Simon Whetham has been involved in a diverse array of field recordings-based and site-specific projects since a 2005 research trip to Iceland initiated his composing career. Since then, he's recorded in Brazil's Amazon Rainforest; issued material on labels such as Trente Oiseaux, Mystery Sea, Entr'acte, and Gruenrekorder; produced radio works for Resonance FM and Kunst Radio Austria; and participated in residencies at the Art Container in Tallinn, Estonia. But his latest recording might be the most powerful one to date, given the historical resonance that attends the project in question.

Having been invited to perform at Audio Art in Krakow in February 2010, Whetham proposed visiting the city prior to the event to record the sounds of the place and compose a site-specific piece for the event. He stayed in the Kazimierz area, which is the old Jewish location that during World War II became a ghetto through Nazi persecution. Whetham found himself powerfully affected by the setting as it was along its streets that Nazi trucks and tanks spirited away innocent hordes to Auschwitz, and even though the nightmare occurred more than a half-century ago the horror of that time remains as an indelible presence for those who know their history as they walk its streets. Needless to say, the title of Whetham's three-part work refers to the prayers of the Jewish people that went unheard and that haunt the geographical locale as a ghostly testament to their suffering.

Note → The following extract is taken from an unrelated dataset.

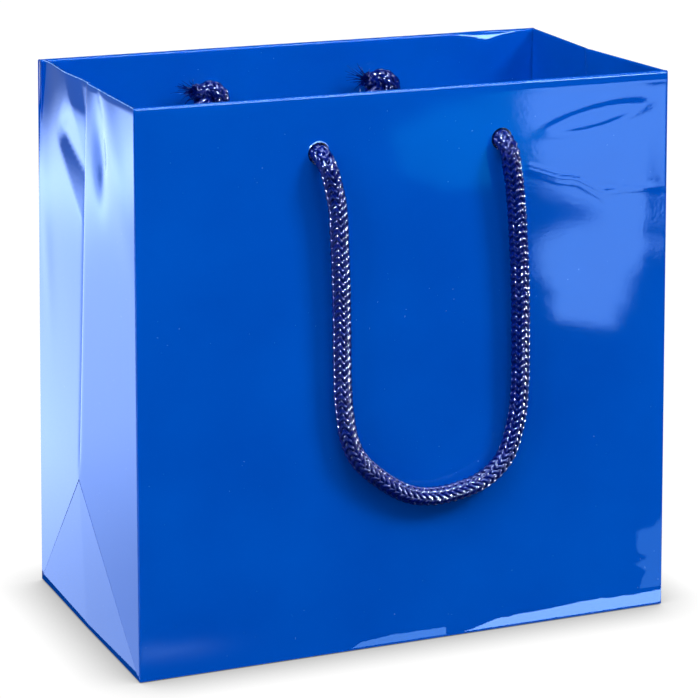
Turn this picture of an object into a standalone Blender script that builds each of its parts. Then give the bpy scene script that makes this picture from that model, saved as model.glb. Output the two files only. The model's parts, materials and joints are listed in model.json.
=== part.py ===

In “Part First (An Uncertain Distance),” we're presented with natural environmental sounds muffled, their identifiable character camouflaged by subtle mutations. We hear rumble and the whirr of an engine, as well as other sounds that emerge and then disappear—until the faint trace of a musical theme appears at the six-minute mark, immediately imbuing the material with an aura of sadness. During “Part Second (Paths, Crossing),” the twitter of birds resounds alongside an orchestra's elegiac themes, the innocent beauty of the creatures an obvious contrast to the horrors that await the citizens rounded up and shipped off to die. Despite the ambiguous character of the sounds that emerge, the appearance of muffled voices, mechanical clatter, and trudging footsteps can't help but suggest a train car's heavy doors being opened and its human cargo being emptied. When a machine loudly starts up towards the end of this central part, it evokes the image of a furnace being turned on in the crematorium. A comparatively more ambiguous character pervades “Part Third (The Chamber)” as it opts for an industrial ambient-drone style. But three-quarters of the way along, the mechanical sounds die out and the strains of an orchestra with a solo violin at the forefront rises from the ashes, suggestive of the resilient human spirit, followed by birds and peoples' voices.

Artists are often seen to be treading dangerous ground when they create work that's tied in some way to the Holocaust as they thereby make themselves vulnerable to the accusation that such efforts, no matter how well-intentioned, trivialize an event of such enormity. But that's not the case here: though he adopts an objective and unsentimental eye in his shaping of the work and in the handling of its materials, Whetham nevertheless manages to transmute the site-specific sounds of the locale into a deeply affecting meditation that honours the memory of the dead in dignified manner.